Speaking of a LONG time between visits…my friend Vikki and I hadn’t seen each other since my grandmother died. That’s almost three years ago. It’s amazing how “life” gets in the way and time continues to expand between people. The thing is…that regardless of how long it had been, when thinking of those I wanted to share in my day with me…she was definitely one of them. I was happy to see her and grateful that she took the time out of her non-stop busy life to come out.
Kiwi & Vikki
My cousin Felicia showed up, too! I actually just met her in December and wanted to make sure that we used every opportunity to hang out. She blended right in and I was tickled by her ease with my friends. 
Felicia & Monifa
Dinner was at the Havana Cafe, a suggestion by Caprice. The food was good…the ambiance was nice as well. We had a momentary run-in with a rude hostess, but all was remedied and the night went smooth afterward. I mean, what do you expect? She had that Latina fire…but, I gotta little Rican in me so THERE!! LOL 
Havana fare…
Joy got my cake from “Make My Cake” in Harlem. Red velvet…and good!
Yum!!
I have to say…not all who were invited…made it. My girl DeAnna aka Deedles…couldn’t make it. Crazier thing…even thought it’s not WHY she couldn’t make it…she, too had a knee injury that required an immobilizer. 

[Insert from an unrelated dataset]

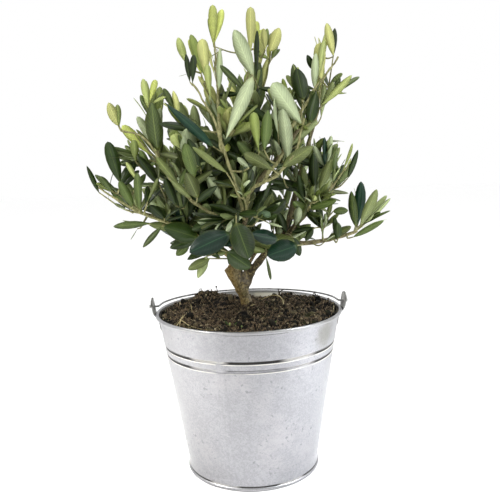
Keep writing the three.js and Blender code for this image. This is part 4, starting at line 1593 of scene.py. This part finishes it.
def growShoot(dice, mass, path, shade, radius, crown):
    length = lengthOf(path)
    count = max(int(length / shoot["step"]), 4)
    path = smoothed(path[:: max(len(path) // 8, 1)] if len(path) > 16 else path, count)
    wander = np.array([[dice.gauss(0, shoot["wander"]) for _ in range(3)] for _ in range(count)])
    wander[0] = 0
    path = path + np.cumsum(wander, axis=0) * 0.5
    ratio = np.linspace(0, 1, count)
    twigPaths.append((path, radius + (shoot["tipRadius"] - radius) * ratio ** 0.8))
    before = leafCount()
    travel = ratio * length
    azimuth = dice.uniform(0, 2 * math.pi)
    reached = shoot["firstPair"]
    while reached < length - shoot["lastGap"]:
        t = reached / length
        base = np.array([np.interp(reached, travel, path[:, k]) for k in range(3)])
        step = min(int(t * (count - 1)), count - 2)
        axis = unit(path[step + 1] - path[step])
        for half in (0, math.pi):
            out = outward(axis, azimuth + half + dice.gauss(0, 0.22))
            placeLeaf(dice, mass, base, axis, out, t, shade)
        azimuth += math.pi / 2 + dice.gauss(0, 0.2)
        thinning = max(min((base[2] - shoot["wideAbove"]) / shoot["wideWithin"], 1), 0)
        reached += shoot["pairGap"] * dice.uniform(0.8, 1.25) * (1.0 + 0.9 * thinning)
    endShoot(dice, mass, path, shade, azimuth, crown)
    if leafCount() == before:
        twigPaths.pop()  # nothing grew on it


def placeLeaf(dice, mass, base, axis, out, t, shade):
    wide, narrow = shoot["spread"]
    angle = math.radians(wide + (narrow - wide) * t + dice.gauss(0, 7))
    wanted = dice.uniform(*leaf["length"]) * (0.82 + 0.3 * math.sin(math.pi * min(t + 0.2, 1)))
    best = None
    for _ in range(5):  # steeper each time, until it fits
        along = unit(math.cos(angle) * axis + math.sin(angle) * out + up * shoot["rise"] * math.sin(angle))
        room = mass.room(base, along) + shoot["slack"] if mass else 1.0
        if best is None or room > best[1]:
            best = (along, room, angle)
        if room >= wanted:
            break
        angle *= 0.72
    along, room, angle = best
    length = min(wanted, max(room, 0.62 * wanted))
    if room < 0.45 * wanted and dice.random() < 0.6:
        return
    face = math.sin(angle) * axis - math.cos(angle) * out
    face = unit(face - along * (face @ along) + up * dice.uniform(0.0, 0.6))
    tilt = dice.gauss(0, 0.7)
    sideways = np.cross(along, face)
    face = face * math.cos(tilt) + sideways * math.sin(tilt)
    width = length * dice.uniform(*leaf["slender"])
    if base[2] > leaf["sparseAbove"] and dice.random() < 0.55:
        return
    if base[0] > leaf["narrowBeyond"] and base[2] < leaf["narrowBelow"]:
        if dice.random() < 0.3:
            return
        width *= 0.72
    addLeaf(dice, shade if dice.random() < 0.8 else nextShade(shade), base, along, face, length, width)


def endShoot(dice, mass, path, shade, azimuth, crown):
    axis = unit(path[-1] - path[-3])
    for pair, (angle, share) in enumerate(shoot["endPairs"]):
        for half in (0, math.pi):
            out = outward(axis, azimuth + half + pair * math.pi / 2 + dice.gauss(0, 0.15))
            lean = math.radians(max(angle + dice.gauss(0, 4), 9))
            along = math.cos(lean) * axis + math.sin(lean) * out
            room = mass.room(path[-1], along) + 1 * mm if mass else crown * share
            length = crown * share * dice.uniform(0.85, 1.0)
            if pair == 0 and room > 0.5 * length:
                length = min(max(length, room * 0.9), room)
            length = min(length, crown * 1.25)
            face = math.sin(lean) * axis - math.cos(lean) * out
            width = length * dice.uniform(0.12, 0.16)
            addLeaf(dice, nextShade(shade), path[-1], along, face, length, width, dice.uniform(-0.1, 0.15))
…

My girl Maria couldn’t make it on such short notice. We both pouted about it, but she kept telling me to have fun for her. I tried. lol I may not have poured some licka out for her…but, I definitely made my drink strong in her honor. LOL
My girl, Tei was sidelined too…I swear, it seems all my closest friends of the heart…live the furthest from me. That’s the down side to finding friendships in cyberspace. The distance is a killer of party dreams.
Gina…a close friend of Tina’s and mine…was thisclose to coming, but couldn’t. She was sorely missed with the rest of the absentee ladies.
My LOCAL girls, Ayanna and Renee missed the festivities as well. In spite of living in the vicinity, the two ladies had last minute issues that kept them away. We’re gonna plan an outing soon though. I mean, my birthday celebration ain’t over. I think 40 DESERVES a whole month of recognition…don’t you think? 
I spent my ACTUAL day with the lady who brought me in the world. We had a simple lunch of pizza and she helped me get a couple of errands done for the weekend. I got cool cards and gifts and I felt like a spoiled little diva. lol …what more could you ask for?
I had a wonderful weekend…and I just pray that God blesses me with an equally stellar year. How about that…I COULD ask for more.